They actually comprise two separate ranges, the Klein Drakenstein and Groot Drakenstein Mountains. The former located just to the east of Paarl being punctuated by the Huguenot Tunnel on the N1 highway and Du Toitskloof Pass (820 m) as the R101 route. The latter is much taller and is located south of Franschhoek and Stellenbosch, with Victoria Peak (1590 m as its highest point. It is traversed by no mountain passes, but contains the Hottentots-Holland Nature Reserve and also holds title of the wettest place in South Africa in the upper reaches of the Jonkershoek Nature Reserve, with over 2000 mm of precipitation per annum (precise measurement unverified), the reason for the Wemmershoek Dam to be built in this mountain.
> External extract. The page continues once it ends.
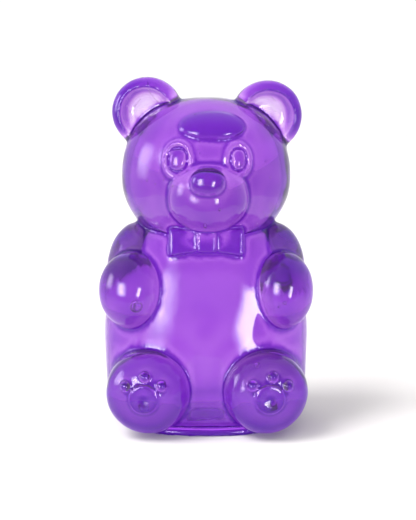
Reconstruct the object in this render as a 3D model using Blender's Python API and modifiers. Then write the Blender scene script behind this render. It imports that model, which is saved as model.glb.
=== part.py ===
"""A giant gummy bear: one solid of moulded gelatine that stands on its flat base.

Metres, +Z up. The face looks towards -Y and the bear's right ear is at -X. The origin is the middle of the base.
Every lobe of the bear is a closed shape of its own, and one Boolean union makes them a single solid.
"""

import math

import bmesh
import bpy
from mathutils import Euler, Matrix, Vector

# Driving dimensions
HEIGHT = 0.140
WIDTH = 0.0848
DEPTH = 0.070
FRONT = -DEPTH / 2
BACK = DEPTH / 2
LEFT, RIGHT = -1, 1
SIDES = (LEFT, RIGHT)

# Trunk: a turned barrel pressed to a rounded plan, standing on a thin oval base
TRUNK_RADIUS = 0.0414
TRUNK_DEPTH_RADIUS = 0.029
TRUNK_CENTRE_Y = BACK - TRUNK_DEPTH_RADIUS
TRUNK_WAIST_Z = 0.034
TRUNK_TOP_Z = 0.092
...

Most vegetation is of the Cape Floral Kingdom biome, and the primary rocks are of the Table Mountain Sandstone group of the Cape Supergroup. The region falls within the Mediterranean climatic zone, with cool, wet winters, with snow on the higher elevations and warm, dry summers. The one peak facing Boschendal wine farm is named devils tooth for its big tooth look. British singer and songwriter Lily Allen shot the Air Balloon (song) at the foot of the mountain at an unused castle (perfect for movies, photography, in her case music videos). The mountain is mainly untouched yet there is footpaths crossing the baboon infested mountain, with an apex predator the Cape leopard roaming the mountains and surrounding farms. For the hiking enthusiasts a trail with camping cabins runs all the way to Hermanus.